- _SHORT PROBLEM_:
Begin with the line that contains "floor = build_floor(vinyl)" and end with the line that contains "if empty is", transcribing exactly each line in that stretch and no other.

** BEGIN RECORDS SUPPLIED **

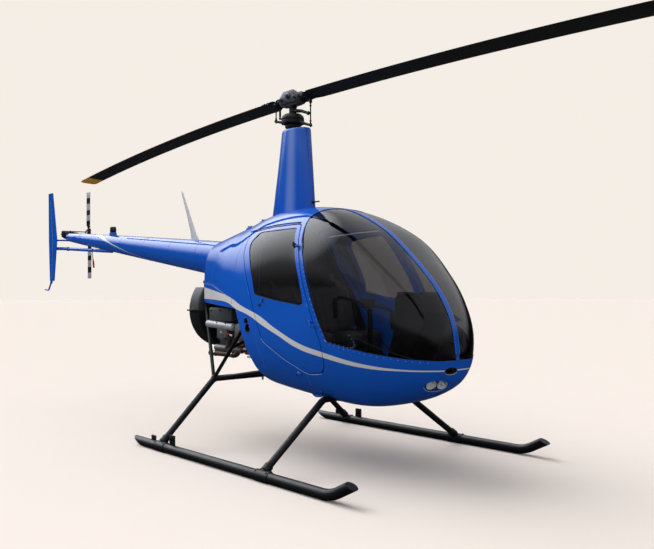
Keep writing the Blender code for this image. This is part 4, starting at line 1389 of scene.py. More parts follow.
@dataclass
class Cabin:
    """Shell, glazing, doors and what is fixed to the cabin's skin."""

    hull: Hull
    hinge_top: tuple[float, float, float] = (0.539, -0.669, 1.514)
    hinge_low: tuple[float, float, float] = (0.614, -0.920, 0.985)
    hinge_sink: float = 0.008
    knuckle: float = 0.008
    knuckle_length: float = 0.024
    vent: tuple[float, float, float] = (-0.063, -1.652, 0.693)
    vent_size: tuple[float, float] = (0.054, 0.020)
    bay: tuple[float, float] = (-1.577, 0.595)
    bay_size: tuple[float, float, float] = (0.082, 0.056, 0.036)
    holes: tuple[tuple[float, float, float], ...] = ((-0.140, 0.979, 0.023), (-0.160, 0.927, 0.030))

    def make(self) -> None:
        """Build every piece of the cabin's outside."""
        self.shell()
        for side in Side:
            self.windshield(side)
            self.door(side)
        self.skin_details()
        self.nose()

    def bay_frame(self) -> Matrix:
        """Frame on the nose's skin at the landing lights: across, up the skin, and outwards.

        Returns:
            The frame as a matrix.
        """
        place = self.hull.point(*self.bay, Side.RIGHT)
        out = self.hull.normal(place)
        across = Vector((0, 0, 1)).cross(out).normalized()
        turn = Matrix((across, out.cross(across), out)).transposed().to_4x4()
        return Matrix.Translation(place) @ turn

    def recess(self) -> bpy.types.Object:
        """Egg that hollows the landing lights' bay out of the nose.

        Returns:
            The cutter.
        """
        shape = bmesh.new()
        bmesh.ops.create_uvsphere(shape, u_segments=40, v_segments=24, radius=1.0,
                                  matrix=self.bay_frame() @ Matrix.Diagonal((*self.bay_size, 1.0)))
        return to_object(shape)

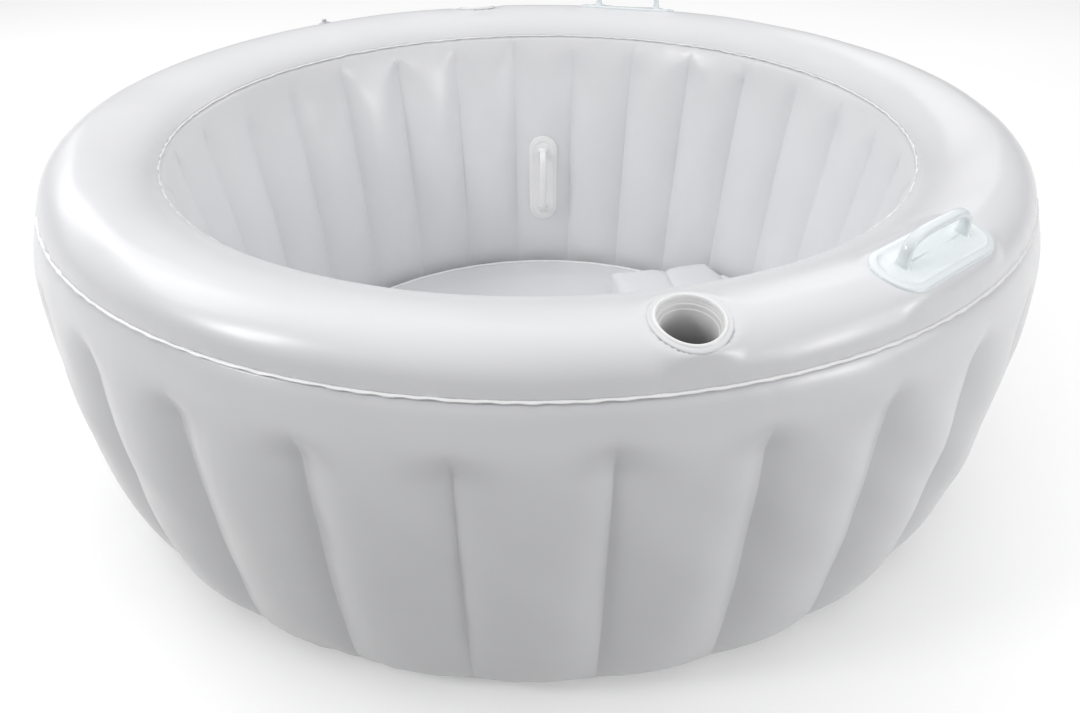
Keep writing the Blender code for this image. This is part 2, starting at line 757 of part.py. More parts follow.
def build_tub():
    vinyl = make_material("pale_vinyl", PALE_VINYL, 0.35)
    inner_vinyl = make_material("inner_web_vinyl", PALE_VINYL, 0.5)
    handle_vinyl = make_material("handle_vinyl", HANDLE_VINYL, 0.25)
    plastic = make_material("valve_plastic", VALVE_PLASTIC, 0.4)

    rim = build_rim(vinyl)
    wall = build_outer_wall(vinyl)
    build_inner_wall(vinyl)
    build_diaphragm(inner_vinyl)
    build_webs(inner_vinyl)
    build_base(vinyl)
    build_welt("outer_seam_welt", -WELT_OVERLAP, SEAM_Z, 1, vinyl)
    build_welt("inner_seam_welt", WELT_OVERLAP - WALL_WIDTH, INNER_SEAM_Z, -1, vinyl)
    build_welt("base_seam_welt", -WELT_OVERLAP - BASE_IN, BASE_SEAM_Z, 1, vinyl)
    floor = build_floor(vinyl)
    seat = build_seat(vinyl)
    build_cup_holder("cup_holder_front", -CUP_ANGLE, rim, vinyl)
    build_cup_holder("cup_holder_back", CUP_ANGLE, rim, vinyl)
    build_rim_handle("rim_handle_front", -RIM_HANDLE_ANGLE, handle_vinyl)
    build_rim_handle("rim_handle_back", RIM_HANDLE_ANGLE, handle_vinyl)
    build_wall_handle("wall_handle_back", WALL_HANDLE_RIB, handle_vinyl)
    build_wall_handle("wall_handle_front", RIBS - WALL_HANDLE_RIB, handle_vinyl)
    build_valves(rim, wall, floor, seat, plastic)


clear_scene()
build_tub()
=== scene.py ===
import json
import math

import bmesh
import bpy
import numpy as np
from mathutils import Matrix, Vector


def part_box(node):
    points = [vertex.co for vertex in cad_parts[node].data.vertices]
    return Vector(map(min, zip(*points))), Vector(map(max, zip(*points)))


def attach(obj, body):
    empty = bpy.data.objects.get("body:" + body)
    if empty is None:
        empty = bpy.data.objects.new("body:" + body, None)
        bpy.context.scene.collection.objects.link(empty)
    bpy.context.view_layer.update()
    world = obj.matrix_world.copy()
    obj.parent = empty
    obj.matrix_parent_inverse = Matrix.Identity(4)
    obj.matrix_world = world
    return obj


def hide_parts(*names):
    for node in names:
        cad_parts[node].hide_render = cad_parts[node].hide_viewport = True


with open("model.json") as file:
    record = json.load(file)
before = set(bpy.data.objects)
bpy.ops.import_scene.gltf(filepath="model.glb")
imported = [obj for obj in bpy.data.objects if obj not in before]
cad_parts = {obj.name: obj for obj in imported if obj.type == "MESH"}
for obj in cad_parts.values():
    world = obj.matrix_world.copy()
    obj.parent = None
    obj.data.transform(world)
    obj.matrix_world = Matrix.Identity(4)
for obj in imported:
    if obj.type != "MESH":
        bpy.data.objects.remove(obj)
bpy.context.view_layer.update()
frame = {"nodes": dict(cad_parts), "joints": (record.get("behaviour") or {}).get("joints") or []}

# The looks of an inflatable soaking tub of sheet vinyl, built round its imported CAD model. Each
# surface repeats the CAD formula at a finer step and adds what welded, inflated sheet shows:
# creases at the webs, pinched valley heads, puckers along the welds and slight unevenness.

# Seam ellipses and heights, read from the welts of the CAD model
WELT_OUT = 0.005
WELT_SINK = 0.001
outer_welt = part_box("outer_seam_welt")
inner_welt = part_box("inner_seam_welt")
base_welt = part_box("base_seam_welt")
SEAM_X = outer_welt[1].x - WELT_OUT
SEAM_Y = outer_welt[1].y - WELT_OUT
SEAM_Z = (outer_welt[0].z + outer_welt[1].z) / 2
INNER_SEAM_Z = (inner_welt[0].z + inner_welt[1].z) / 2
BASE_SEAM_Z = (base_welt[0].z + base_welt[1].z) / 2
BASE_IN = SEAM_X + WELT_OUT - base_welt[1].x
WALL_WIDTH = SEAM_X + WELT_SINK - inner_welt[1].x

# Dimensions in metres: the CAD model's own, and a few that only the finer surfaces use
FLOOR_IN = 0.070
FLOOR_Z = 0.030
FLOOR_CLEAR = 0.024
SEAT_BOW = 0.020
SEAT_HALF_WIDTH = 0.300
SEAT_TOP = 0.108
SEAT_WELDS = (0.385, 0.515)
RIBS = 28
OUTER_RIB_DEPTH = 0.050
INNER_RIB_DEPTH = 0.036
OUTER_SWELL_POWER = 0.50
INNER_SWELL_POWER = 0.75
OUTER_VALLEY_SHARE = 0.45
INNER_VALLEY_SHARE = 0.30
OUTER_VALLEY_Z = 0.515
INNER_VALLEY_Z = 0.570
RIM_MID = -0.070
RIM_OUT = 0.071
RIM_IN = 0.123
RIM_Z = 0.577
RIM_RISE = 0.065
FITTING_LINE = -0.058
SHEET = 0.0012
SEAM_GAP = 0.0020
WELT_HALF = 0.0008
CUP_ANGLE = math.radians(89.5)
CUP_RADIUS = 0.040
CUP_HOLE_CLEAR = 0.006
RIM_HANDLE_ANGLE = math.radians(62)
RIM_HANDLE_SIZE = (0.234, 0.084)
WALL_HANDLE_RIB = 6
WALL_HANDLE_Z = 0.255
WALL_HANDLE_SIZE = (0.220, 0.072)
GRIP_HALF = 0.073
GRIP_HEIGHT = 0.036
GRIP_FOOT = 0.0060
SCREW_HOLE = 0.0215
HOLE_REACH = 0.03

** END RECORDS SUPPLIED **

- _RESPONSE TO THE TASK_:
    floor = build_floor(vinyl)
    seat = build_seat(vinyl)
    build_cup_holder("cup_holder_front", -CUP_ANGLE, rim, vinyl)
    build_cup_holder("cup_holder_back", CUP_ANGLE, rim, vinyl)
    build_rim_handle("rim_handle_front", -RIM_HANDLE_ANGLE, handle_vinyl)
    build_rim_handle("rim_handle_back", RIM_HANDLE_ANGLE, handle_vinyl)
    build_wall_handle("wall_handle_back", WALL_HANDLE_RIB, handle_vinyl)
    build_wall_handle("wall_handle_front", RIBS - WALL_HANDLE_RIB, handle_vinyl)
    build_valves(rim, wall, floor, seat, plastic)


clear_scene()
build_tub()
=== scene.py ===
import json
import math

import bmesh
import bpy
import numpy as np
from mathutils import Matrix, Vector


def part_box(node):
    points = [vertex.co for vertex in cad_parts[node].data.vertices]
    return Vector(map(min, zip(*points))), Vector(map(max, zip(*points)))


def attach(obj, body):
    empty = bpy.data.objects.get("body:" + body)
    if empty is None:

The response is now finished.